Who benefits, who loses
The AU is not signing under duress. Youssouf's remarks and the joint statement's language on multipolarity, "depoliticised" financial architecture, and "sovereign equality" are consistent with the common position Kenya's William Ruto pushed through the 39th AU Summit in February 2026, which harmonised the continental peace and security architecture and formally deepened PSC–A3 coordination. Aligning with Moscow on UNSC reform costs the AU nothing — Russia has publicly supported Ezulwini since 2019 — and gains it a permanent Security Council patron for financing files that the US Treasury and France would rather bury.
The institutional winner is the AU Commission itself. The Addis Ababa mechanism gives the Commission's chairperson a bilateral channel with a P5 state that bypasses individual member-state capitals — useful leverage inside a bloc where South Africa, Egypt, Nigeria, Kenya and Morocco each run their own Russia policy.
The immediate loser is Washington's messaging. The Trump administration's late-2025 shift from PEPFAR and USAID grants to conditional "bilateral compacts" — the Kenya health framework, signed in late 2025 and worth $1.6 billion in US commitments over five years, is the template — has left the diplomatic space Moscow now occupies. UN Secretary-General António Guterres, in his February 14, 2026 remarks to the 39th AU Summit, warned that the AU Support and Stabilisation Mission in Somalia (AUSSOM) needed "sustained and predictable funding" — a plea directly linked to the funding gap Resolution 2719 was meant to close. That gap has widened. Institute for Security Studies analysis notes that by late 2025, unpaid UN dues had climbed
close to US$1.6 billion, mostly from the US, prompting Guterres to propose a 15% cut to the 2026 peacekeeping budget.
Every dollar the US Treasury holds back from UN assessments is a dollar of leverage handed to whoever will speak for Resolution 2719 in the Council chamber. On July 7, Lavrov volunteered.
The Somalia test case
The stress test for the Addis Ababa language is AUSSOM. Under UN Security Council Resolution 2767 (2024), the Council authorised the "hybrid implementation" of Resolution 2719 for AUSSOM starting July 1, 2025, with up to 75% of the mission's annual budget financed through UN assessed contributions and the remaining 25% mobilised jointly by the AU and UN as extra-budgetary resources. The Stimson Center's
September 2025 workshop on 2719 implementation flagged the 25% gap as the "persistent area of disagreement". The AU Peace and Security Council originally wanted 100% coverage; the compromise sits at 75%, and even that requires the Council to reauthorise on a case-by-case basis.

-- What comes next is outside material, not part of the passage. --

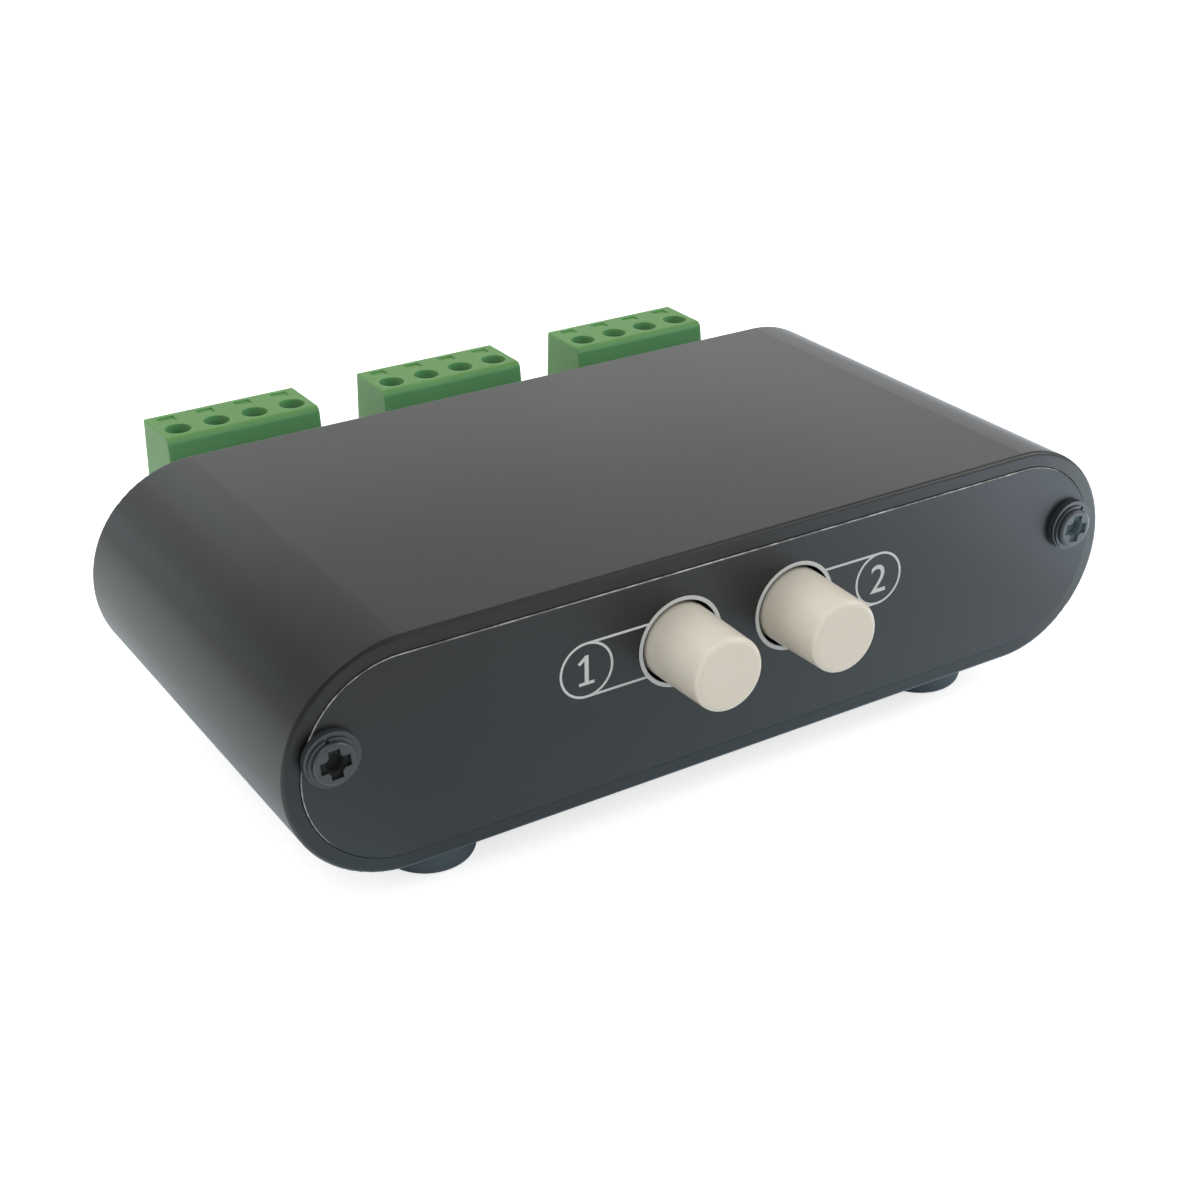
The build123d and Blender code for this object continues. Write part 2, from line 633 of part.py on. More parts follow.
# ---- Terminal plugs ----
for number, x in enumerate(connector_places, 1):
    with BuildPart() as plug:
        with BuildSketch(facing_right(x - plug_width / 2)):
            with BuildLine():
                Polyline(
                    (plug_front, plug_bottom_height),
                    (plug_back, plug_bottom_height),
                    (plug_back, back_lean_height),
                    (plug_back - plug_back_lean, plug_top_height),
                    (ledge_front + plug_front_lean, plug_top_height),
                    (ledge_front, ledge_height),
                    (plug_front, ledge_height),
                    close=True,
                )
            make_face()
        extrude(amount=plug_width)
        top_edges = plug.faces().sort_by(Axis.Z)[-1].edges()
        fillet(top_edges.filter_by(Axis.X).sort_by(Axis.Y)[0], plug_top_edge_radius)
        end_faces = plug.faces().filter_by(Axis.X)
        fillet(end_faces.edges(), plug_corner_radius)
        with BuildSketch(facing_front(plug_front, x, header_middle_height)):
            Rectangle(nose_width, nose_height)
        extrude(amount=plug_front - nose_front)
        chamfer(plug.faces().sort_by(Axis.Y)[0].edges(), nose_tip_chamfer)
        for pole in pole_offsets:
            with BuildSketch(facing_up(cage_space_floor, x + pole, clamp_row)):
                Rectangle(cage_space_width, cage_space_depth)
            extrude(amount=cage_space_top - cage_space_floor, mode=Mode.SUBTRACT)
            with BuildSketch(facing_up(cage_space_top, x + pole, clamp_row)):
                Circle(clamp_screw_radius + clamp_neck_clearance)
            extrude(amount=shoulder_thickness, mode=Mode.SUBTRACT)
            with BuildSketch(facing_up(shoulder_top_height, x + pole, clamp_row)):
                Circle(access_hole_radius)
            extrude(amount=plug_top_height - shoulder_top_height, mode=Mode.SUBTRACT)
            slot_back = plug_back - plug_back_lean - test_slot_from_back
            with BuildSketch(facing_up(plug_top_height, x + pole, slot_back - test_slot_length / 2)):
                Rectangle(test_slot_width, test_slot_length)
            extrude(amount=-test_slot_depth, mode=Mode.SUBTRACT)
            with BuildSketch(facing_back(plug_back, x + pole, wire_entry_height)):
                Circle(wire_entry_radius)
            extrude(amount=clamp_row - plug_back, mode=Mode.SUBTRACT)
            with BuildSketch(facing_back(plug_back, x + pole, wire_entry_height)):
                Rectangle(wire_funnel_width, wire_funnel_height)
            extrude(amount=-wire_funnel_depth, mode=Mode.SUBTRACT)
            channel_bottom = socket_bottom_height - socket_clearance
            channel_top = tongue_top_height + socket_clearance
            channel_middle = (channel_bottom + channel_top) / 2
            with BuildSketch(facing_front(nose_front, x + pole, channel_middle)):
                Rectangle(socket_width + 2 * socket_clearance, channel_top - channel_bottom)
            extrude(amount=nose_front - clamp_row, mode=Mode.SUBTRACT)
    save(plug, f"plug_{number}_housing")

    with BuildPart() as sockets:
        tongue_back = clamp_row + cage_depth / 2
        for pole in pole_offsets:
            socket_middle = (socket_bottom_height + tongue_top_height) / 2
            with BuildSketch(facing_back(socket_front, x + pole, socket_middle)):
                Rectangle(socket_width, tongue_top_height - socket_bottom_height)
            extrude(amount=socket_back - socket_front)
            with BuildSketch(facing_back(socket_front, x + pole, header_middle_height)):
                Rectangle(pin_width + 2 * socket_clearance, pin_width + 2 * socket_clearance)
            extrude(amount=socket_back - socket_front, mode=Mode.SUBTRACT)
            tongue_middle = (tongue_bottom_height + tongue_top_height) / 2
            with BuildSketch(facing_back(socket_back, x + pole, tongue_middle)):
                Rectangle(tongue_width, tongue_thickness)
            extrude(amount=tongue_back - socket_back)
    save(sockets, f"plug_{number}_sockets")

    for place, pole in enumerate(pole_offsets, 1):
        with BuildPart() as clamp_screw:
            with BuildSketch(facing_up(clamp_tip_height, x + pole, clamp_row)):
                Circle(clamp_screw_radius)
            extrude(amount=clamp_head_base - clamp_tip_height)
            with BuildSketch(facing_up(clamp_head_base, x + pole, clamp_row)):
                Circle(clamp_head_radius)
            extrude(amount=clamp_head_height)
            chamfer(clamp_screw.edges().group_by(Axis.Z)[-1], clamp_head_chamfer)
            with BuildSketch(facing_up(clamp_head_top, x + pole, clamp_row)):
                Rectangle(2 * clamp_head_radius, clamp_slot_width, rotation=place * clamp_slot_turn)
            extrude(amount=-clamp_slot_depth, mode=Mode.SUBTRACT)
        save(clamp_screw, f"plug_{number}_clamp_screw_{place}")

        with BuildPart() as cage:
            with BuildSketch(facing_up(cage_bottom_height, x + pole, clamp_row)):
                Rectangle(cage_width, cage_depth)
            extrude(amount=cage_height)
            with BuildSketch(facing_up(cage_bottom_height + cage_floor, x + pole, clamp_row)):
                Rectangle(cage_opening_width, cage_depth)
            extrude(amount=cage_opening_top - cage_bottom_height - cage_floor, mode=Mode.SUBTRACT)
            with BuildSketch(facing_up(cage_opening_top, x + pole, clamp_row)):
                Circle(clamp_screw_radius + clamp_thread_clearance)
            extrude(amount=cage_top, mode=Mode.SUBTRACT)
        save(cage, f"plug_{number}_clamp_cage_{place}")
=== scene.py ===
import json
import math

import bmesh
import bpy
from mathutils import Euler, Matrix, Vector


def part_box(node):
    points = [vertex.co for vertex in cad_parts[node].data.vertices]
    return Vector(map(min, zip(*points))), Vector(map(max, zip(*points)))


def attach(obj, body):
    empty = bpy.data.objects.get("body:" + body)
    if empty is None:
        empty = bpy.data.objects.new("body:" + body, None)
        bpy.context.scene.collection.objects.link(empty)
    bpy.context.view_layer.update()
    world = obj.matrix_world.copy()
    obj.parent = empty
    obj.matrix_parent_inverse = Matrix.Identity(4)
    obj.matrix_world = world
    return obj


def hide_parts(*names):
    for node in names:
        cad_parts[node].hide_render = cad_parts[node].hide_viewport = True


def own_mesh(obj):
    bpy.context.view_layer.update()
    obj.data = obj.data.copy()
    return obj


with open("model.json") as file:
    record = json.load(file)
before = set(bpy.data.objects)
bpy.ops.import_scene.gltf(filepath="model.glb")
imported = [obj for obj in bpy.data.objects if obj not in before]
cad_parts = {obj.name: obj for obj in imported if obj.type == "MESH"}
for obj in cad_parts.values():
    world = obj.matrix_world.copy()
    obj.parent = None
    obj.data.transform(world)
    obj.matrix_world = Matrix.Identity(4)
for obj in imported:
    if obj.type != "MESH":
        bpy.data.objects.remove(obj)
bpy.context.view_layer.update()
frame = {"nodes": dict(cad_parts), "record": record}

# A two-button speaker selector in a low obround case: its finishes, its two return springs, its
# printed front, and the floor, lamps and camera. Everything is in metres, in the frame of the
# solids: +X to the right, +Y to the back, +Z up, with the table top at z = 0.

MM = 0.001


# ---------------------------------------------------------------- places read from the solids
def middle(node):
    """The middle of a solid's box."""
    low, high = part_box(node)
    return (low + high) / 2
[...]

Russia is the P5 member with the least at stake in AUSSOM's operational details and the most to gain politically from being seen to unlock its finance. On July 7 in Addis Ababa, Lavrov offered rhetorical cover; the harder question is whether Moscow, currently negotiating peacekeeping budgets from a defensive posture given the 15% cut proposed by Guterres in November 2025, will spend political capital in the Council to actually protect AUSSOM's assessed line when it comes up for renewal.
The precedent matters far beyond Somalia. Sudan, the eastern DRC and any post-conflict Sahel arrangement are the plausible next 2719 cases, and each is a file where Russia already has bilateral equities — through the Africa Corps, Rosatom, the Confederation of Sahel States ministerial format Lavrov hosted on April 3, 2025, and Wagner's residual presence. The 2027–2029 action plan will be the vehicle to bundle those bilateral positions into a single AU-endorsed track.
Diplomat View
Moscow is running an insurance strategy, not an expansion. The Addis Ababa text is best read as procedural entrenchment: Russia is trading spectacle for structure because the spectacle no longer arrives. Expect the third Russia–Africa Summit on October 28–29 to underdeliver on economics — trade at roughly $28 billion is nowhere near the $40 billion 2019 target — and to overdeliver on symbolism, including a signed 2027–2029 action plan, a Russia–AU dialogue calendar, and a joint Africa–Russia caucus statement on UNSC reform.
The falsifiable call: if by mid-2027 the Russian side has hosted at least one full "political consultations" round in Moscow, blocked or forced amendments to a Council resolution on Sudan or eastern DRC in explicit coordination with the A3, and used the 2027–2029 action plan to graft AUSSOM-style financing arrangements onto a second theatre, then the July 7 handshake matures into structural influence. If, instead, the Kremlin's fiscal pressures force Rosatom, Uralchem and Rusal to defer flagship African projects — the Congo-Brazzaville pipeline and South Sudan refinery agreements Ifri flagged for 2024 — the mechanism will drift into a paper channel, and African capitals will notice. The revision trigger is Moscow's October summit deliverables: a signed action plan with dollar figures and named projects, or a communiqué that recycles 2023 language. The former means Russia is buying real estate. The latter means it is renting.
What to watch
- October 28–29, 2026, Moscow — third Russia–Africa Summit. Track heads-of-state attendance (the 2023 benchmark is 17), the signed 2027–2029 action plan, and any bilateral financing announcements with named amounts.
- December 2025 – early 2026 UN Secretary-General report on 2719 implementation — the second annual review, flagged by Stimson, will show whether AUSSOM's hybrid model is holding as the AU Peace and Security Council preferred, and whether Russia's Council posture matches its Addis Ababa language.
- AU Executive Council session, early 2027 — the venue where the Commission will present the finalised 2027–2029 Russia–AU Action Plan for member-state endorsement; South African, Egyptian and Nigerian positions will signal whether the Commission-level channel has continent-wide buy-in.